Topazio of the CIMA says, “Boards of directors should ask themselves whether they have a firm understanding of the organization’s current business model and the operating environment in which it seeks to create value.”

 “Risk mitigation is another important consideration that boards need to be fully aware of, as this helps to promote long-term business success by considering future-focused questions,” Topazio adds. The CGMA’s guide, “Connecting value generation for the long-term,” contains several key resources that can help, including two sets of questions that boards can ask themselves to understand their business model and also consider risk in the light of long-term value creation, he says.
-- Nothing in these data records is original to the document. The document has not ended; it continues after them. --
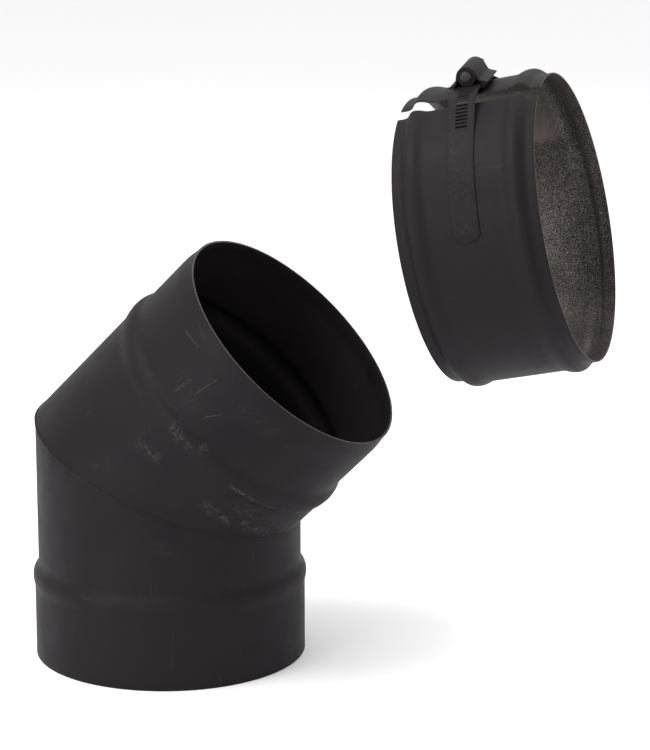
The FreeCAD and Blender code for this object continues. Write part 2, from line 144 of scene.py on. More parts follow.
class ElbowSizes(bpy.types.PropertyGroup):
    """Sizes of the two legs and the seam between them."""

    wall: length("Wall", "Sheet thickness of the legs", 0.0012)
    tube_radius: length("Tube radius", "Outside radius of the plain tube", TUBE_RADIUS)
    lower_leg: length("Lower leg", "Lower rim to the middle of the mitre", LOWER_LEG)
    upper_leg: length("Upper leg", "Middle of the mitre to the upper rim", UPPER_LEG)
    socket_radius: length("Socket radius", "Outside radius of the female end", SOCKET_RADIUS)
    socket_length: length("Socket length", "Straight depth of the female end", 0.0396)
    lower_bead_radius: length("Lower bead radius", "Crest of the lower bead", 0.0790)
    lower_bead_at: length("Lower bead height", "Crest above the lower rim", 0.0468)
    lower_bead_end: length("Lower bead end", "Where the lower bead has run out", 0.0563)
    spigot_radius: length("Spigot radius", "Outside radius of the male end", SPIGOT_RADIUS)
    spigot_tip_radius: length("Spigot lip radius", "Outside radius of its slimmer lip", 0.0732)
    spigot_lead: length("Spigot lead-in", "Length of the lead-in taper", 0.012)
    upper_bead_foot: length("Upper bead foot", "Foot of the bead below the upper rim", 0.043)
    upper_bead_radius: length("Upper bead radius", "Crest of the upper bead", 0.0774)
    upper_bead_at: length("Upper bead depth", "Crest below the upper rim", 0.0518)
    upper_bead_end: length("Upper bead end", "Where the upper bead has run out", 0.063)
    seam_radius: length("Seam radius", "Half thickness of the weld bead", 0.00085)
    steps: IntProperty(name="Steps", description="Facets round each leg", default=256, min=24)


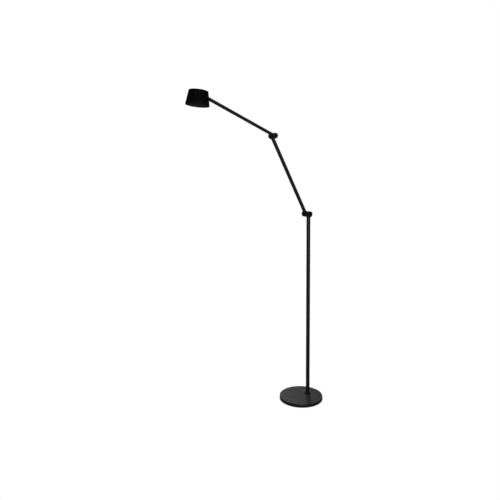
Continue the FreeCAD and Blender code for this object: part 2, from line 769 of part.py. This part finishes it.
def tilt_fasteners():
    """Bolt, nut and the pair of friction washers of the tilt hinge."""
    bolt = new_body("tilt_bolt")
    head = "(lug_half_width + face_gap)"
    head_end = f"({head} + tilt_head_height)"
    tail = "(lug_half_width + tilt_nut_height + 1)"
    corners = [
        (f"-{head_end}", "1.6"),
        (f"-{head_end}", "tilt_head_radius - 0.4"),
        (f"-{head_end} + 0.4", "tilt_head_radius"),
        (f"-{head}", "tilt_head_radius"),
        (f"-{head}", "tilt_bolt_radius"),
        (f"{tail} - 0.5", "tilt_bolt_radius"),
        (tail, "tilt_bolt_radius - 0.5"),
        (tail, "0"),
        (f"-{head_end} + 1.6", "0"),
        (f"-{head_end} + 1.6", "1.6"),
    ]
    revolve(bolt, "YZ_Plane", "H_Axis", corners, "bolt")
    place(bolt, TILT_X, "0", TILT_Z, turn="head_tilt")

    nut = hex_nut("tilt_nut", "tilt_nut_flats", "tilt_bolt_radius + running_fit", "tilt_nut_height")
    place(nut, TILT_X, "lug_half_width", TILT_Z, (1, 0, 0), "-90")

    washers = []
    thickness = "(lug_half_gap - eye_half_width - face_gap)"
    for name, start in (("near", "-lug_half_gap"), ("far", f"lug_half_gap - {thickness}")):
        outer = doc.addObject("Part::Cylinder", f"tilt_washer_{name}_outside")
        inner = doc.addObject("Part::Cylinder", f"tilt_washer_{name}_bore")
        bind(outer, "Radius", "tilt_washer_radius")
        bind(inner, "Radius", "tilt_bolt_radius + running_fit * 3")
        washer = doc.addObject("Part::Cut", f"tilt_washer_{name}")
        washer.Base = outer
        washer.Tool = inner
        for cylinder in (outer, inner):
            bind(cylinder, "Height", thickness)
            bind(cylinder, "Placement.Base.z", start)
        washers.append(washer)
    pair = keep(doc.addObject("Part::Compound", "tilt_washers"), "tilt_washers")
    pair.Links = washers
    place(pair, TILT_X, "0", TILT_Z, (1, 0, 0), "-90")


def top_cap():
    """Cap that screws down through the shade into the carrier and guides the button."""
    body = new_body("top_cap")
    ledge = "(top_cap_height - top_cap_lip)"
    corners = [
        ("button_radius + 0.4", "top_cap_height"),
        ("top_cap_radius - 1", "top_cap_height"),
        ("top_cap_radius", "top_cap_height - 1"),
        ("top_cap_radius", "0"),
        ("stem_radius", "0"),
        ("stem_radius", "-top_cap_drop"),
        ("switch_radius + running_fit", "-top_cap_drop"),
        ("switch_radius + running_fit", ledge),
        ("button_radius + 0.4", ledge),
    ]
    revolve(body, "XZ_Plane", "V_Axis", corners, "cap")
    place_in_head(body)


def switch():
    """Latching switch module, and the button that presses it from the top of the head."""
    module = new_body("switch_module")
    corners = [
        ("0", "-boss_drop + face_gap"),
        ("switch_radius", "-boss_drop + face_gap"),
        ("switch_radius", "-switch_top"),
        ("button_stem_radius + 0.5", "-switch_top"),
        ("button_stem_radius + 0.5", "-switch_top - 2.5"),
        ("0", "-switch_top - 2.5"),
    ]
    revolve(module, "XZ_Plane", "V_Axis", corners, "module")
    place_in_head(module)

    button = new_body("switch_button")
    crown = "(top_cap_height + button_rise)"
    flange = "(top_cap_height - top_cap_lip - face_gap)"
    flange_under = f"({flange} - button_flange_thickness)"
    corners = [
        ("0", f"{crown} - 0.3"),
        ("button_radius - 1.6", crown),
        ("button_radius - 0.6", crown),
        ("button_radius", f"{crown} - 0.6"),
        ("button_radius", flange),
        ("button_flange_radius", flange),
        ("button_flange_radius", flange_under),
        ("button_stem_radius", flange_under),
        ("button_stem_radius", "-switch_top - 0.6"),
        ("0", "-switch_top - 0.6"),
    ]
    revolve(button, "XZ_Plane", "V_Axis", corners, "button")
    place_in_head(button)


def light_engine():
    """Board with the light source, its reflector, the opal diffuser and their housing."""
    board_under = "(-boss_drop - led_board_thickness)"
    diffuser_under = "(-housing_bottom + housing_lip)"
    diffuser_top = f"({diffuser_under} + diffuser_thickness)"
    inside = "(housing_radius - housing_wall)"

    board = new_body("led_board")
    corners = [
        ("0", "-boss_drop"),
        ("led_board_radius", "-boss_drop"),
        ("led_board_radius", board_under),
        ("0", board_under),
    ]
    revolve(board, "XZ_Plane", "V_Axis", corners, "board")
    place_in_head(board)

    reflector = new_body("reflector")
    start = f"({board_under} - face_gap)"
    end = f"({diffuser_top} + face_gap)"
    corners = [
        ("reflector_throat_radius", start),
        ("reflector_throat_radius + reflector_wall + 0.4", start),
        (f"{inside} - 0.4", end),
        (f"{inside} - 0.4 - reflector_wall - 0.4", end),
    ]
    revolve(reflector, "XZ_Plane", "V_Axis", corners, "cup")
    place_in_head(reflector)

    diffuser = new_body("diffuser")
    corners = [
        ("0", diffuser_top),
        (f"{inside} - 0.2", diffuser_top),
        (f"{inside} - 0.2", diffuser_under),
        ("0", diffuser_under),
    ]
    revolve(diffuser, "XZ_Plane", "V_Axis", corners, "disc")
    place_in_head(diffuser)

    housing = new_body("light_housing")
    under = "(-shade_wall - carrier_thickness)"
    corners = [
        ("boss_radius + running_fit", under),
        ("housing_radius", under),
        ("housing_radius", "-housing_bottom + 0.6"),
        ("housing_radius - 0.6", "-housing_bottom"),
        (f"{inside} - 2", "-housing_bottom"),
        (f"{inside} - 2", diffuser_under),
        (inside, diffuser_under),
        (inside, f"{under} - 2"),
        ("boss_radius + running_fit", f"{under} - 2"),
    ]
    revolve(housing, "XZ_Plane", "V_Axis", corners, "ring")
    place_in_head(housing)


# ---- build, check and write -------------------------------------------------------------


def build():
    base_plate()
    base_pad()
    cord_inlet()
    pole_and_fixing()
    shoulder()
    lower_arm()
    upper_arm()
    leads()
    shade()
    head_carrier()
    tilt_fasteners()
    top_cap()
    switch()
    light_engine()
    doc.recompute()


def check():
    """Stop if any object failed to compute or any sub-part has no sound solid."""
    for thing in doc.Objects:
        if "Invalid" in thing.State or "Error" in thing.State:
            raise ValueError(f"{thing.Label} did not compute: {thing.State}")
    for part in subparts:
        if part.Shape.isNull() or not part.Shape.isValid() or not part.Shape.Solids:
            raise ValueError(f"{part.Label} has no valid solid")


def write():
    os.makedirs("parts", exist_ok=True)
    for part in subparts:
        part.Shape.exportStep(os.path.join("parts", f"{part.Label}.step"))
    print(f"{len(subparts)} sub-parts written")


build()
check()
write()
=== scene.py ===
import json
import math

import bmesh
import bpy
from mathutils import Matrix, Vector


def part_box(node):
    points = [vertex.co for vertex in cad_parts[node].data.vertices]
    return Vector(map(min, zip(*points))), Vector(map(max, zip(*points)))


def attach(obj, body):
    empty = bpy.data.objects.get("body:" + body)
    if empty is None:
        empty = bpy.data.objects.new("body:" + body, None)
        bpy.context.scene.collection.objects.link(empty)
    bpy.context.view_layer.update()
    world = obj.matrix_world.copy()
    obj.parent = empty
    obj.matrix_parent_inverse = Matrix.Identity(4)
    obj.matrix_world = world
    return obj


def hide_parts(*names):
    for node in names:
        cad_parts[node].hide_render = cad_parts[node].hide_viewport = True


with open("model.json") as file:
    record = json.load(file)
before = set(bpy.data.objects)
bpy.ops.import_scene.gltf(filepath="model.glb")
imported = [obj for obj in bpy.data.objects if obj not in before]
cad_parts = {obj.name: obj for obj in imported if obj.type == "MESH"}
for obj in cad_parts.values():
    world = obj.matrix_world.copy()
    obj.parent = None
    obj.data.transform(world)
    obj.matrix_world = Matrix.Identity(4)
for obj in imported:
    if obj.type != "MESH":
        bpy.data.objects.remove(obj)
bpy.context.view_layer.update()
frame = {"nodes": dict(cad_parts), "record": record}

JOINTS = {joint["name"]: joint for joint in frame["record"]["behaviour"]["joints"]}
NODES = frame["nodes"]

# Every length below is in metres and every angle is in degrees.

# Foam foot: the hole round the pole's fixing, and how far the cut edges swell.
FIXING_HOLE_RADIUS = 0.019
FOAM_BULGE = 0.0007
FOAM_SIDES = 96
FOAM_EDGE_STEPS = 8
FOAM_RINGS = 6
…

White notes that the FRC Guidance also highlights the importance of communication within the business, given that the guidance focuses on what companies do at an operation level and how they disclose that in the annual report. “This will require operational teams to become much more integrated with the finance and investor relations teams who have traditionally been the most involved in the drafting of the annual report,” he says.

“Businesses that operate in silos, teams that don’t communicate and cooperate, will run the risk of omitting or misreporting what they are doing at an operational level, which is really where the new requirements are focussing,” White adds. “As a best case, organizations that do not take an integrated team approach are likely to be producing very long and disjointed narrative disclosures.”